What is expected: Present the following data again exactly as it is shown.
Begin Data for this exercise
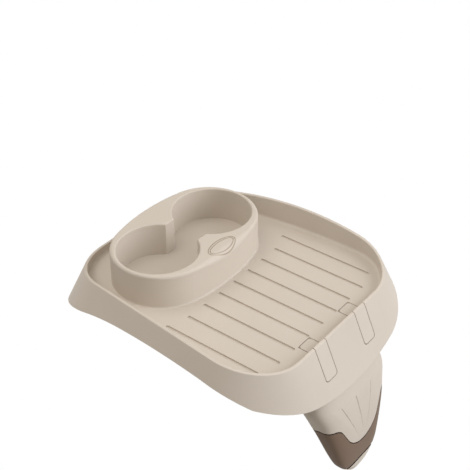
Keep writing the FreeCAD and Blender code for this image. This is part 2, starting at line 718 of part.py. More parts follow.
def skin_core(name, depth, depth_formula):
    """The solid tray less a skin of the given depth on its top, front and sunken floor."""
    side = depth / math.cos(math.radians(size("skirt_draft")))
    side_formula = "- (%s) / cos(Sizes.skirt_draft * 1 deg)" % depth_formula
    outer = extrude(name + "Flare", tray_outline(
        name + "Outline", pair("rim_apex"),
        pair("outline_front", -side, side_formula), pair("outline_back", -side, side_formula),
        pair("outline_half_width", -side, side_formula), pair("side_centre_y"),
        pair("side_radius", -side, side_formula),
        pair("front_corner_radius", -side, side_formula),
        pair("back_corner_radius", -side, side_formula)), 0, size("skirt_reach"), 0,
        {"LengthRev": "Sizes.skirt_reach + 1", "TaperAngleRev": "Sizes.skirt_draft"})
    under = extrude(name + "UnderRim",
                    side_arch(name + "Arch", depth, "- (%s)" % depth_formula, BELOW - 5), REACH, REACH)
    level = (FLOOR - depth, "Sizes.floor_thick - (%s)" % depth_formula)
    hole = extrude(name + "Basin", basin_outline(name + "BasinOutline", level, depth,
                                                 "+ (%s)" % depth_formula), 60)
    doc.recompute()
    rounded = fillet(name + "BasinRounded", hole, [
        (edges_where(hole.Shape, lambda e: level_edge(e, level[0])), size("floor_round") + depth)])
    return boolean("Cut", name, boolean("Common", name + "Body", outer, under), rounded)


THICK = size("hook_thick")
GAP = size("hook_gap")
hook_core = skin_core("HookCore", THICK, "Sizes.hook_thick")
seat_core = skin_core("HookSeatCore", THICK + GAP, "Sizes.hook_thick + Sizes.hook_gap")
tray_solid = boolean("Cut", "TraySolid", envelope, basin)
doc.recompute()
top_edges = edges_where(tray_solid.Shape, on_arch)
tray_solid_rounded = fillet("TraySolidRounded", tray_solid, [(top_edges, size("rim_round"))])
doc.recompute()


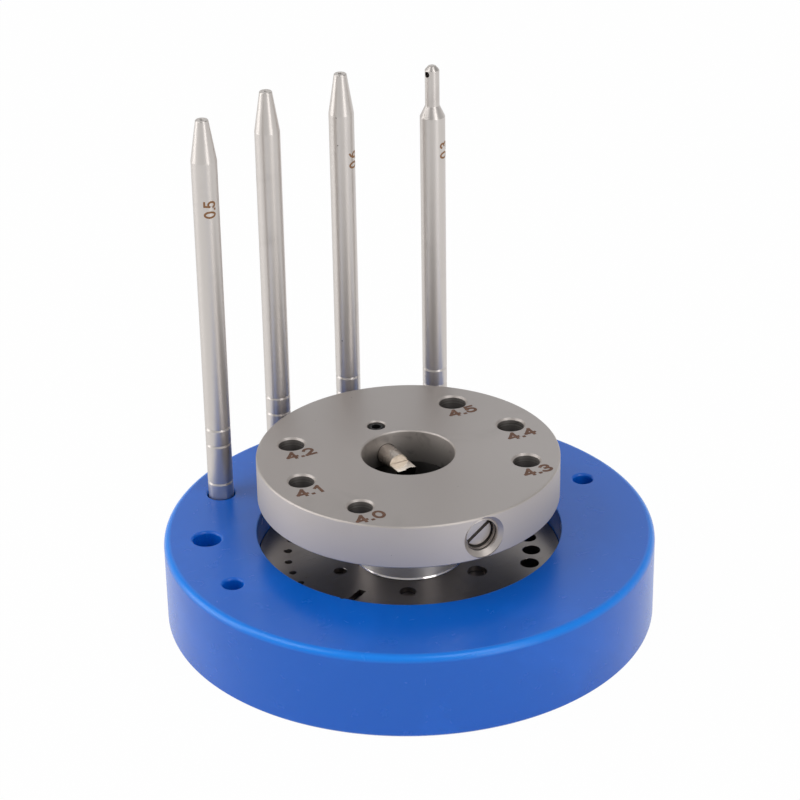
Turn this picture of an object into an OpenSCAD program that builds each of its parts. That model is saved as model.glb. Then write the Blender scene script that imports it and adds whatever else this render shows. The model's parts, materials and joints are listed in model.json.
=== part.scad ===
End Data for this exercise
Exercise answer:
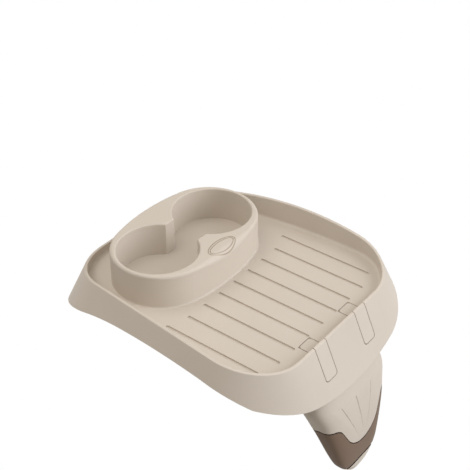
Keep writing the FreeCAD and Blender code for this image. This is part 2, starting at line 718 of part.py. More parts follow.
def skin_core(name, depth, depth_formula):
    """The solid tray less a skin of the given depth on its top, front and sunken floor."""
    side = depth / math.cos(math.radians(size("skirt_draft")))
    side_formula = "- (%s) / cos(Sizes.skirt_draft * 1 deg)" % depth_formula
    outer = extrude(name + "Flare", tray_outline(
        name + "Outline", pair("rim_apex"),
        pair("outline_front", -side, side_formula), pair("outline_back", -side, side_formula),
        pair("outline_half_width", -side, side_formula), pair("side_centre_y"),
        pair("side_radius", -side, side_formula),
        pair("front_corner_radius", -side, side_formula),
        pair("back_corner_radius", -side, side_formula)), 0, size("skirt_reach"), 0,
        {"LengthRev": "Sizes.skirt_reach + 1", "TaperAngleRev": "Sizes.skirt_draft"})
    under = extrude(name + "UnderRim",
                    side_arch(name + "Arch", depth, "- (%s)" % depth_formula, BELOW - 5), REACH, REACH)
    level = (FLOOR - depth, "Sizes.floor_thick - (%s)" % depth_formula)
    hole = extrude(name + "Basin", basin_outline(name + "BasinOutline", level, depth,
                                                 "+ (%s)" % depth_formula), 60)
    doc.recompute()
    rounded = fillet(name + "BasinRounded", hole, [
        (edges_where(hole.Shape, lambda e: level_edge(e, level[0])), size("floor_round") + depth)])
    return boolean("Cut", name, boolean("Common", name + "Body", outer, under), rounded)


THICK = size("hook_thick")
GAP = size("hook_gap")
hook_core = skin_core("HookCore", THICK, "Sizes.hook_thick")
seat_core = skin_core("HookSeatCore", THICK + GAP, "Sizes.hook_thick + Sizes.hook_gap")
tray_solid = boolean("Cut", "TraySolid", envelope, basin)
doc.recompute()
top_edges = edges_where(tray_solid.Shape, on_arch)
tray_solid_rounded = fillet("TraySolidRounded", tray_solid, [(top_edges, size("rim_round"))])
doc.recompute()


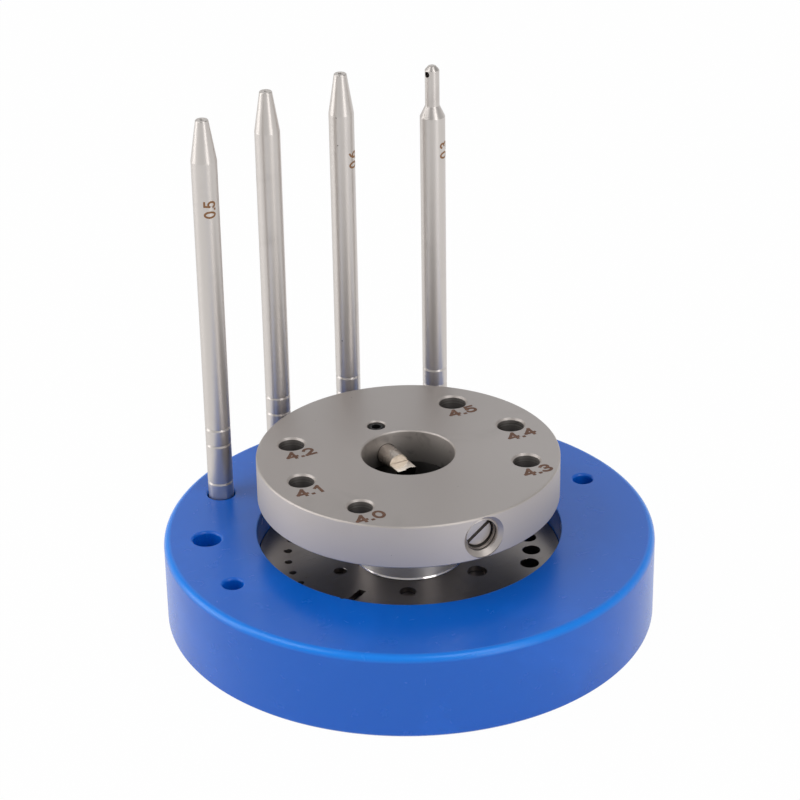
Turn this picture of an object into an OpenSCAD program that builds each of its parts. That model is saved as model.glb. Then write the Blender scene script that imports it and adds whatever else this render shows. The model's parts, materials and joints are listed in model.json.
=== part.scad ===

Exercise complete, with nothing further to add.